In one statement issued after the ceiling collapse, it defended both its construction techniques and oversight.

“Although we believe the project’s engineering, construction and quality assurance processes were robust, a comprehensive review — including design, construction, operations and maintenance — is essential to restoring public confidence in this historic project,” the company said.

Early warning signals
On paper, the Bechtel part of the partnership had the know-how to undertake the Big Dig. Founded in 1898, Bechtel had worked on some of world’s premier construction projects, including the Hoover Dam and the Chunnel, the undersea rail tunnel connecting England and France.

But as early as 1996, then-state inspector general Robert Cerasoli was sounding alarms about the close relationship between the Massachusetts Highway Department, then overseeing the project for the state, and Bechtel/Parsons Brinckerhoff.

“MassHighway’s near total reliance on the joint venture of B/PB to manage the full range of administrative, preliminary design, design management, and construction management services creates significant and unnecessary financial risk for the commonwealth,” Cerasoli’s office said in the 1996 letter to Peter Zuk, then the Big Dig’s project director for the state.

The inspector general’s office said Bechtel/Parsons Brinckerhoff would have little incentive to tell the state about problems if they could be traced back to the companies. Cerasoli also worried about Bechtel/Parsons Brinckerhoff essentially monitoring its own work.

“When the project falls behind schedule, B/PB and the contractors are paid more, not less, to try to bring the project back on track and meet the deadline,” the letter said.

Standing pat
In response, Zuk argued that breaking with Bechtel/Parsons Brinckerhoff would have been too disruptive.

“It is difficult to see how the delays, inefficiencies, and increased costs associated with hiring a new management consultant would benefit the commonwealth,” Zuk wrote.

It was a refrain that would become familiar to Big Dig observers as the project experienced monumental delays and its price ballooned. The initial price tag for the project was $2.6 billion, and the Big Dig was supposed to be completed in seven years. Instead, it took nearly 15 years and $14.6 billion.

The job of recovering some of the cost of the project, including some of the more than $2 billion paid to Bechtel/Parsons Brinckerhoff, was handed to state Attorney General Thomas Reilly. Those efforts are on hold while Reilly’s office investigates whether the accident should result in criminal charges.

Why did panels fail?
Several state and federal agencies are trying to determine why the ceiling panels failed in the July 10 accident, and are focusing on the bolt-and-epoxy system that was used to keep the three-ton panels in place.

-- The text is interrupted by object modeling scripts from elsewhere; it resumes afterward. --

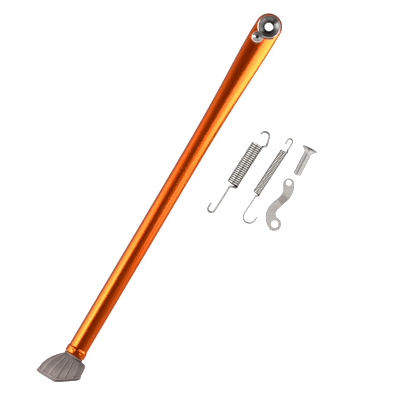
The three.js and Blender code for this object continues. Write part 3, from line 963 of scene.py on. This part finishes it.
VIEW_MIDDLE = PIVOT + Vector((-184.06, -28.86, 1.0)) * MM
VIEW_WIDTH = 400 * MM
VIEW_DISTANCE = 6.0
VIEW_RIGHT = (0.5093, -0.8606)  # the picture's right: the leg runs down to the left in it
VIEW_TURN = math.atan2(VIEW_RIGHT[1], VIEW_RIGHT[0])
SENSOR = 36.0
BENCH_HALF = 15.0
BENCH_DROP = 0.2 * MM  # so that it doesn't touch the pieces' undersides
BENCH_GLOW = 0.8


def make_camera():
    data = bpy.data.cameras.new("camera")
    data.sensor_width = SENSOR
    data.lens = SENSOR * VIEW_DISTANCE / VIEW_WIDTH
    data.clip_start, data.clip_end = 0.1, 50
    camera = bpy.data.objects.new("camera", data)
    camera.location = VIEW_MIDDLE + Vector((0, 0, VIEW_DISTANCE))
    camera.rotation_euler = (0, 0, VIEW_TURN)
    bpy.context.scene.collection.objects.link(camera)
    bpy.context.scene.camera = camera


def make_bench():
    half = BENCH_HALF
    corners = [(-half, -half, 0), (half, -half, 0), (half, half, 0), (-half, half, 0)]
    bench = new_object("bench", corners, [(0, 1, 2, 3)])
    bench.location.z = BENCH_Z - BENCH_DROP
    s = Surface("bench_white", Base_Color=(0.8, 0.8, 0.8, 1), Roughness=0.9)
    s.shader.inputs["Emission Color"].default_value = (1, 1, 1, 1)
    s.shader.inputs["Emission Strength"].default_value = BENCH_GLOW
    bench.data.materials.append(s.material)
    bench.visible_glossy = False
    bench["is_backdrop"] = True


# Soft boxes, by the pieces that they light: degrees from straight up towards +y, and how
# many degrees the box spans; where it starts and ends along the leg from the pivot, in
# metres; its radiance.
SOFT_BOXES = {
    "leg": {
        "left_core": (44, 27, 0.255, 0.52, 2.7),
        "left_wide": (70, 50, 0.20, 0.52, 1.1),
        "left_fill": (78, 40, 0.12, 0.52, 0.5),
        "right_near": (-62, 100, -0.12, 0.08, 3.0),
        "right_middle": (-66, 40, 0.08, 0.122, 3.0),
        "right_strip": (-49, 9, 0.115, 0.245, 3.0),
        "right_fill": (-85, 30, 0.08, 0.26, 1.0),
    },
    "foot": {
        "foot_above": (0, 100, 0.20, 0.64, 1.12),
        "foot_left": (50, 40, 0.30, 0.54, 1.6),
    },
    "head": {
        "head_left": (58, 20, -0.05, 0.56, 2.6),
        "head_right": (-60, 26, -0.90, 0.28, 1.1),
        "head_low": (74, 20, 0.12, 0.70, 0.85),
    },
    "post": {
        "post_left": (58, 26, 0.10, 0.30, 2.6),
        "post_right": (-60, 40, -0.10, 0.20, 0.35),
    },
    "springs": {
        "springs_left": (42, 70, -0.35, 0.6, 1.15),
        "springs_right": (-42, 70, -0.35, 0.6, 0.85),
    },
    "link": {
        "link_above": (-8, 66, 0.05, 0.22, 1.1),
        "link_left": (60, 50, -0.3, 0.6, 0.3),
        "link_right": (-62, 40, -0.3, 0.6, 0.35),
    },
    "bolt": {
        "bolt_left": (50, 80, -0.3, 0.6, 0.22),
        "bolt_right": (-50, 80, -0.3, 0.6, 0.22),
        "bolt_line": (-38, 6, -0.3, 0.6, 1.2),
    },
}
LIT_BY = {
    "anodised_leg": "leg",
    "cast_foot": "foot",
    "turned_bush": "head",
    "turned_post": "post",
    "outer_spring": "springs",
    "inner_spring": "springs",
    "link_plate": "link",
    "turned_bolt": "bolt",
}
BOX_DISTANCE = 0.5
BLACK = 0.012  # what is darker than this is black in the picture
# The surroundings' brightness, from straight down through the horizon to straight up.
SURROUNDINGS = [
    (0.0, 0.35), (0.15, 0.42), (0.35, 0.52), (0.5, 0.6),
    (0.65, 0.42), (0.85, 0.24), (1.0, 0.19),
]
BRIGHTER_SIDE = (-0.5, 0, 0)  # the surroundings' strength grows by this towards each axis


def soft_box(name, receivers, tilt, span, start, end, radiance):
    """An area light that faces the leg's centre line and lights only the receivers."""
    tilt = math.radians(tilt)
    data = bpy.data.lights.new(name, "AREA")
    data.shape = "RECTANGLE"
    data.size, data.size_y = end - start, 2 * BOX_DISTANCE * math.tan(math.radians(span / 2))
    data.energy = radiance * math.pi * data.size * data.size_y
    light = bpy.data.objects.new(name, data)
    middle = Vector((PIVOT.x - (start + end) / 2, PIVOT.y, PIVOT.z))
    light.location = middle + Vector((0, math.sin(tilt), math.cos(tilt))) * BOX_DISTANCE
    light.rotation_euler = (-tilt, 0, 0)
    light.visible_camera = False
    light.light_linking.receiver_collection = receivers
    bpy.context.scene.collection.objects.link(light)


def make_world():
    """White to the camera, and grey by height and side to everything else."""
    world = bpy.data.worlds.new("studio")
    bpy.context.scene.world = world
    world.use_nodes = True
    tree = world.node_tree
    link = tree.links.new
    seen = tree.nodes["Background"]
    seen.inputs["Color"].default_value = (1, 1, 1, 1)
    place = tree.nodes.new("ShaderNodeTexCoord")
    height = tree.nodes.new("ShaderNodeSeparateXYZ")
    share = tree.nodes.new("ShaderNodeMapRange")
    share.inputs["From Min"].default_value = -1
    ramp = tree.nodes.new("ShaderNodeValToRGB")
    elements = ramp.color_ramp.elements
    while len(elements) < len(SURROUNDINGS):
        elements.new(0.5)
    for element, (position, grey) in zip(elements, SURROUNDINGS):
        element.position = position
        element.color = (grey, grey, grey, 1)
    side = tree.nodes.new("ShaderNodeVectorMath")
    side.operation = "DOT_PRODUCT"
    side.inputs[1].default_value = BRIGHTER_SIDE
    strength = tree.nodes.new("ShaderNodeMath")
    strength.operation = "ADD"
    strength.inputs[1].default_value = 1.0
    around = tree.nodes.new("ShaderNodeBackground")
    path = tree.nodes.new("ShaderNodeLightPath")
    mix = tree.nodes.new("ShaderNodeMixShader")
    link(place.outputs["Generated"], height.inputs["Vector"])
    link(height.outputs["Z"], share.inputs["Value"])
    link(share.outputs["Result"], ramp.inputs["Fac"])
    link(ramp.outputs["Color"], around.inputs["Color"])
    link(place.outputs["Generated"], side.inputs[0])
    link(side.outputs["Value"], strength.inputs[0])
    link(strength.outputs["Value"], around.inputs["Strength"])
    link(path.outputs["Is Camera Ray"], mix.inputs["Fac"])
    link(around.outputs["Background"], mix.inputs[1])
    link(seen.outputs["Background"], mix.inputs[2])
    link(mix.outputs["Shader"], tree.nodes["World Output"].inputs["Surface"])


def make_light(pieces):
    make_world()
    for group, boxes in SOFT_BOXES.items():
        receivers = bpy.data.collections.new(f"lit_{group}")
        for piece in pieces:
            if LIT_BY[piece.name] == group:
                receivers.objects.link(piece)
        for name, values in boxes.items():
            soft_box(name, receivers, *values)
    settings = bpy.context.scene.view_settings
    settings.view_transform, settings.look = "Standard", "High Contrast"
    settings.use_curve_mapping = True
    settings.curve_mapping.black_level = (BLACK, BLACK, BLACK)
    settings.curve_mapping.update()


# ---- Everything ----

make_camera()
steel, wire = turned_material(), wire_material()
pieces = [
    make_leg(anodised_material()),
    make_foot(cast_material()),
    make_bush(steel),
    make_post(steel),
    make_spring(OUTER, wire),
    make_spring(INNER, wire),
    make_link(plate_material()),
    make_bolt(steel),
]
make_bench()
make_light(pieces)
pieces[0].visible_glossy = False  # its colour doesn't show in the other pieces

visual_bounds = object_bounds()
sizes = {"cad": cad_bounds, "visual": visual_bounds}
{key: [list(corner) for corner in box] for key, box in sizes.items()}
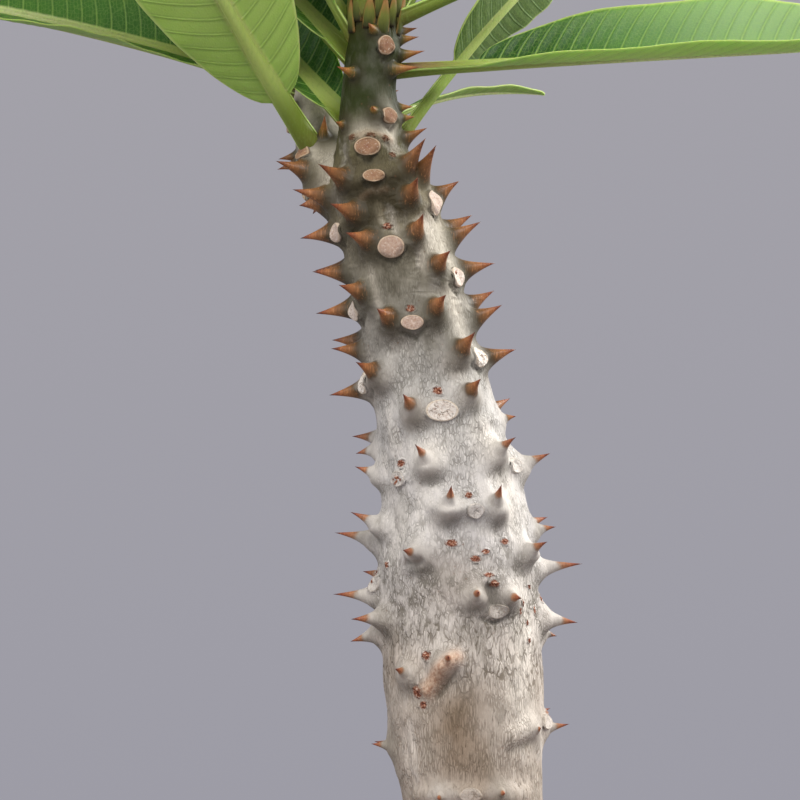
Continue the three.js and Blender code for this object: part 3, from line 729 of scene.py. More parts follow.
def scar_finish():
    """A cork disc, brown when young and whitish when old, with a ring of dots in a thin dark-edged rim."""
    finish = Finish("scar_cork", Specular_IOR_Level=0.3)
    bark, relief, _ = bark_coat(finish)
    reach = finish.mark("reach")
    dot = finish.mark("dot")
    age = finish.mark("age")
    height = finish.height()
    buried = 1 - finish.ease(height, *SCARS_STAND_CLEAR)
    cork = finish.ramp(age, [
        (0.0, srgb(122, 88, 62)), (0.3, srgb(146, 116, 86)), (0.5, srgb(160, 136, 118)),
        (0.64, srgb(178, 156, 140)), (1.0, srgb(222, 215, 203)),
    ])
    mottle = finish.grain(0.4, 0.4, 0.4, detail=4.0, rough=0.65)
    cork = finish.mix(finish.ease(mottle, 0.44, 0.66) * 0.5, cork, srgb(150, 114, 88))
    cork = finish.mix(finish.ease(mottle, 0.46, 0.3) * 0.4, cork, srgb(226, 208, 190))
    cell = finish.ease(finish.edges(2.3, 2.3, 1.5, warp=1.8, warp_grain=1.5), 0.06, 0.015)
    cell = cell * finish.ease(age, 0.86, 0.94) * finish.ease(finish.grain(1.4, 1.4, 1.4), 0.4, 0.55)
    cork = finish.mix(cell * 0.75, cork, srgb(104, 84, 64))
    cork = finish.mix(dot * 0.5, cork, srgb(120, 82, 60))
    middle = finish.ease(reach, 0.42, 0.05) * (1 - finish.ease(age, 0.1, 0.4))
    cork = finish.mix(middle * 0.55, cork, srgb(110, 66, 46))
    rim = finish.ease(abs(reach - 0.83), 0.07, 0.02)
    cork = finish.mix(rim * 0.5, cork, srgb(196, 176, 146))
    cork = finish.mix(buried * 0.65, cork, bark)
    groove = finish.ease(abs(reach - 0.91), 0.06, 0.0)
    colour = finish.mix(finish.ease(reach, 0.87, 0.93), cork, bark)
    paling = buried.most(finish.ease(age, 0.9, 0.95) * 0.8)
    colour = finish.mix(groove * (0.7 - paling * 0.5), colour, srgb(66, 56, 40))
    grit = finish.grain(0.3, 0.3, 0.3, detail=2.0)
    normal = finish.bump(relief * finish.ease(reach, 0.87, 0.95) + cell * -0.5 + mottle * 0.6, 0.12,
                         finish.bump(grit, 0.05))
    return finish.wear(Base_Color=colour, Roughness=0.62 + mottle * 0.25, Normal=normal)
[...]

“It would seem to me that a great deal of the culpability for the roof collapse would fall on Bechtel because they were involved with the design and oversight of construction,” said the current inspector general in Massachusetts, Gregory W. Sullivan.

In 1997, the state shifted control of the project from the Highway Department to the Massachusetts Turnpike Authority. With the Turnpike and Bechtel/Parsons Brinckerhoff both overseeing the project, Sullivan said, it has been easier for both to avoid responsibility.

“You get a circle,” he said. “When you have two people signing off and something goes wrong, each one points to the other.”